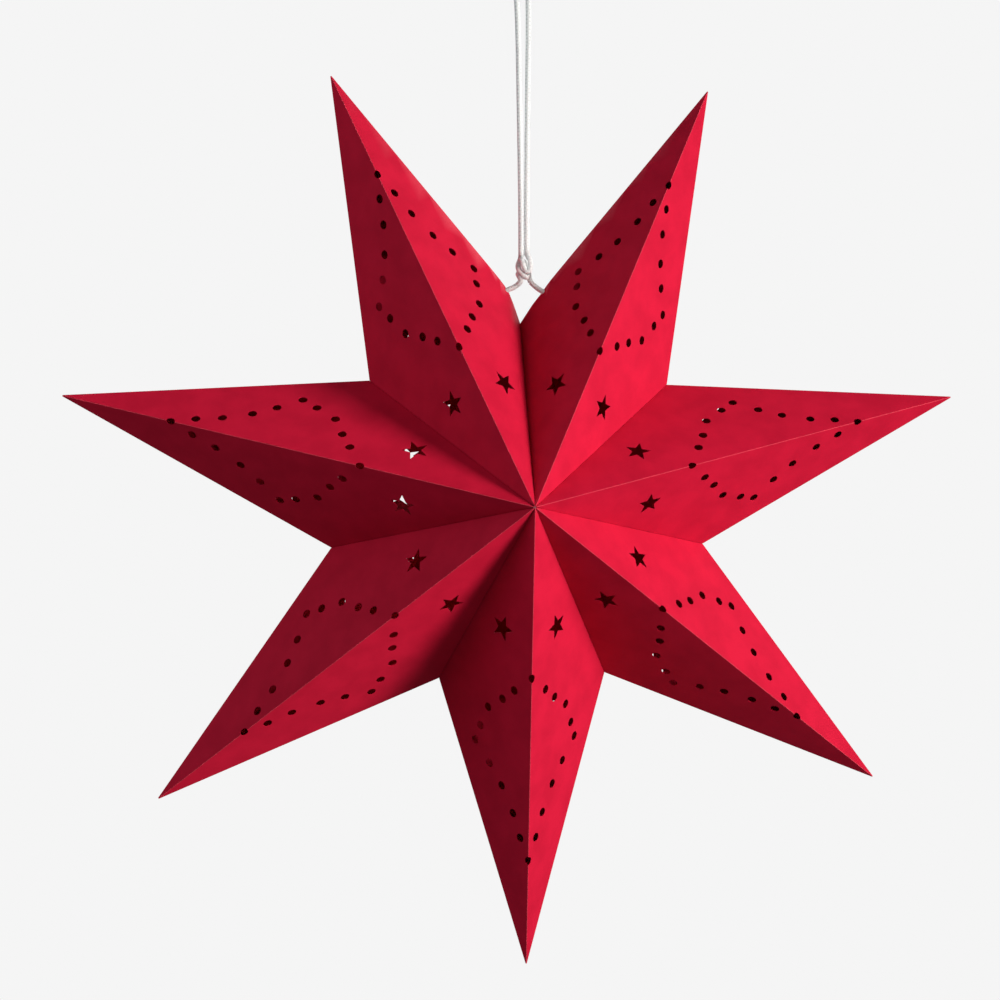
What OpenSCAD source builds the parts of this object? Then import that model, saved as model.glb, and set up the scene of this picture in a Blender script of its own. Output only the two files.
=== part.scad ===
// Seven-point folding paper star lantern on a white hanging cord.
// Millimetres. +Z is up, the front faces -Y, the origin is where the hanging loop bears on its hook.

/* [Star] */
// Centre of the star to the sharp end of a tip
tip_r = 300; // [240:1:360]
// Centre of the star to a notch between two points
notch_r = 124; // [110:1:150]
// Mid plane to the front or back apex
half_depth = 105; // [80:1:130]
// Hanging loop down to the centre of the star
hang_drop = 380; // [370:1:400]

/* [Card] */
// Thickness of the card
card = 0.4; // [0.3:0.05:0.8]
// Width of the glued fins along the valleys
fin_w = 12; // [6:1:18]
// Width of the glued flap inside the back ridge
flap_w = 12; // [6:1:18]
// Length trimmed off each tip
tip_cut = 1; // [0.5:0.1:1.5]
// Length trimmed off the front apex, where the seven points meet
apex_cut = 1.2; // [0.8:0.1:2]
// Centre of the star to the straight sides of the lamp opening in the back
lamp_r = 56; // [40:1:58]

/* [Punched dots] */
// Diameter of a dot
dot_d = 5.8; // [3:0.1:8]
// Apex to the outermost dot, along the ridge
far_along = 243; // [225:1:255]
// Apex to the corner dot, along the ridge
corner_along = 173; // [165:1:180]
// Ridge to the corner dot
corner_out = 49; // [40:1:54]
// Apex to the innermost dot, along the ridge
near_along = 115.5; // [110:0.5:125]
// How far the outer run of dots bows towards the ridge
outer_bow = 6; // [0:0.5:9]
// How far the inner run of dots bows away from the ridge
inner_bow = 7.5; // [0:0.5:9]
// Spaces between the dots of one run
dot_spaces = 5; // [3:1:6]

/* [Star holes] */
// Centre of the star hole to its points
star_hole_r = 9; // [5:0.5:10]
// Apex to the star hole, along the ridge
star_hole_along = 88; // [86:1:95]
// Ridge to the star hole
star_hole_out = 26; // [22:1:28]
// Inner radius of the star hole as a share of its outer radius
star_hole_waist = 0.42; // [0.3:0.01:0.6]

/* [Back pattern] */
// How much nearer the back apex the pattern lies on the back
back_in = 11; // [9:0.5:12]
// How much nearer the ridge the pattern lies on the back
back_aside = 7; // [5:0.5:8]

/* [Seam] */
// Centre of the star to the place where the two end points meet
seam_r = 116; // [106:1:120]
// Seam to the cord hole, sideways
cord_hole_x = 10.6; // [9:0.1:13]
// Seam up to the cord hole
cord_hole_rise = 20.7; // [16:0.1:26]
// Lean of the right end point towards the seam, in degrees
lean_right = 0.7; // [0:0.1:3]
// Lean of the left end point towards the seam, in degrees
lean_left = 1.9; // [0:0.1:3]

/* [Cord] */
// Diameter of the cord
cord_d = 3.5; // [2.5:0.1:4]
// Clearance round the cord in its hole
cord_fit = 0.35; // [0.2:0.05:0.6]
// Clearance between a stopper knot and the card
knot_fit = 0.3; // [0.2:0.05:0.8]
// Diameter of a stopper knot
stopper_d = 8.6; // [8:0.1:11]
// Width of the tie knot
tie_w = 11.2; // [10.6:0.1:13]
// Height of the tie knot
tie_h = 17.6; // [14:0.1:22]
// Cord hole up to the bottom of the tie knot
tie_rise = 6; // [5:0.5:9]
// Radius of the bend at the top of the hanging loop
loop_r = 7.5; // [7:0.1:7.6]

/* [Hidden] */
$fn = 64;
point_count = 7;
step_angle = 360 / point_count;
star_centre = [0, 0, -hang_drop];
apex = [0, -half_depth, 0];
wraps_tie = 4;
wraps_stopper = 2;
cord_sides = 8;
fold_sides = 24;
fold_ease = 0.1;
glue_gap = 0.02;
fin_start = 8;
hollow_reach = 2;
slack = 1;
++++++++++
→ **Request**: From the first line of the data above to the line holding "lamp_r = 56; // [40:1:58]", reproduce each line exactly; emit no other lines.

→ **Exercise result**:
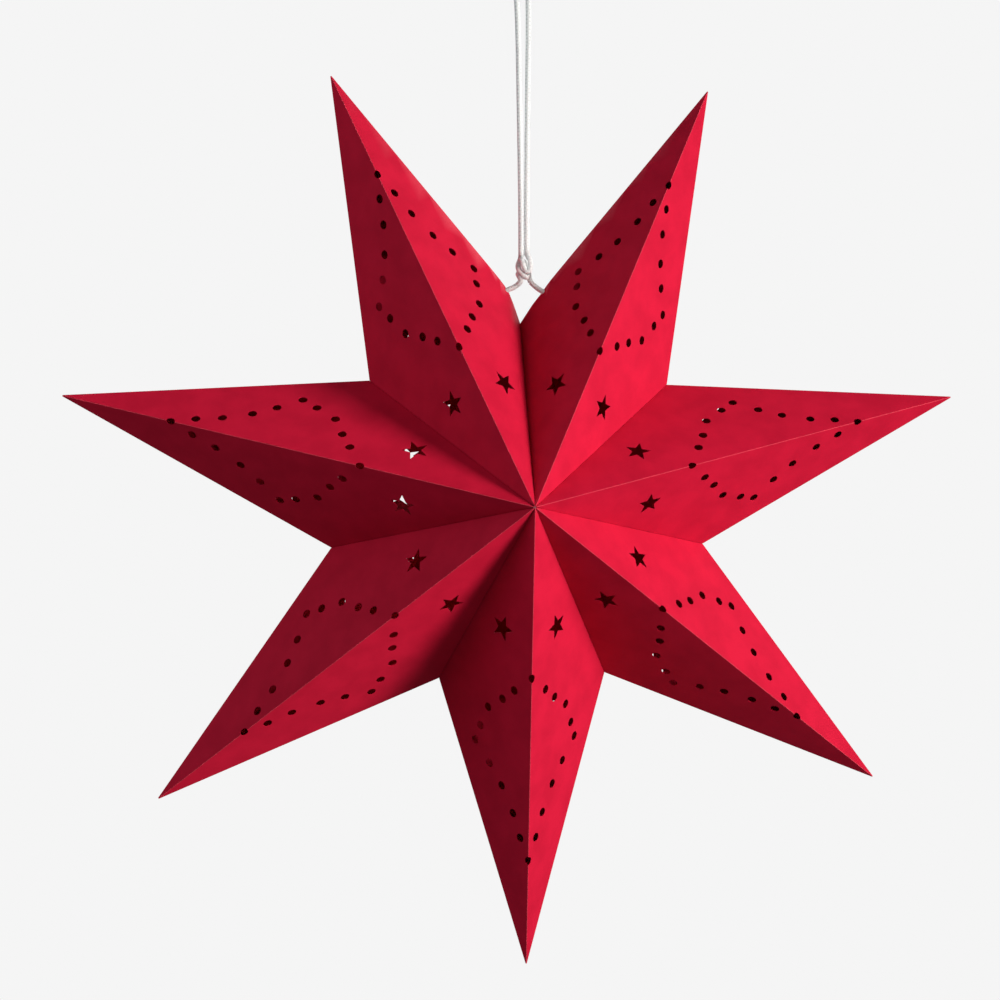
What OpenSCAD source builds the parts of this object? Then import that model, saved as model.glb, and set up the scene of this picture in a Blender script of its own. Output only the two files.
=== part.scad ===
// Seven-point folding paper star lantern on a white hanging cord.
// Millimetres. +Z is up, the front faces -Y, the origin is where the hanging loop bears on its hook.

/* [Star] */
// Centre of the star to the sharp end of a tip
tip_r = 300; // [240:1:360]
// Centre of the star to a notch between two points
notch_r = 124; // [110:1:150]
// Mid plane to the front or back apex
half_depth = 105; // [80:1:130]
// Hanging loop down to the centre of the star
hang_drop = 380; // [370:1:400]

/* [Card] */
// Thickness of the card
card = 0.4; // [0.3:0.05:0.8]
// Width of the glued fins along the valleys
fin_w = 12; // [6:1:18]
// Width of the glued flap inside the back ridge
flap_w = 12; // [6:1:18]
// Length trimmed off each tip
tip_cut = 1; // [0.5:0.1:1.5]
// Length trimmed off the front apex, where the seven points meet
apex_cut = 1.2; // [0.8:0.1:2]
// Centre of the star to the straight sides of the lamp opening in the back
lamp_r = 56; // [40:1:58]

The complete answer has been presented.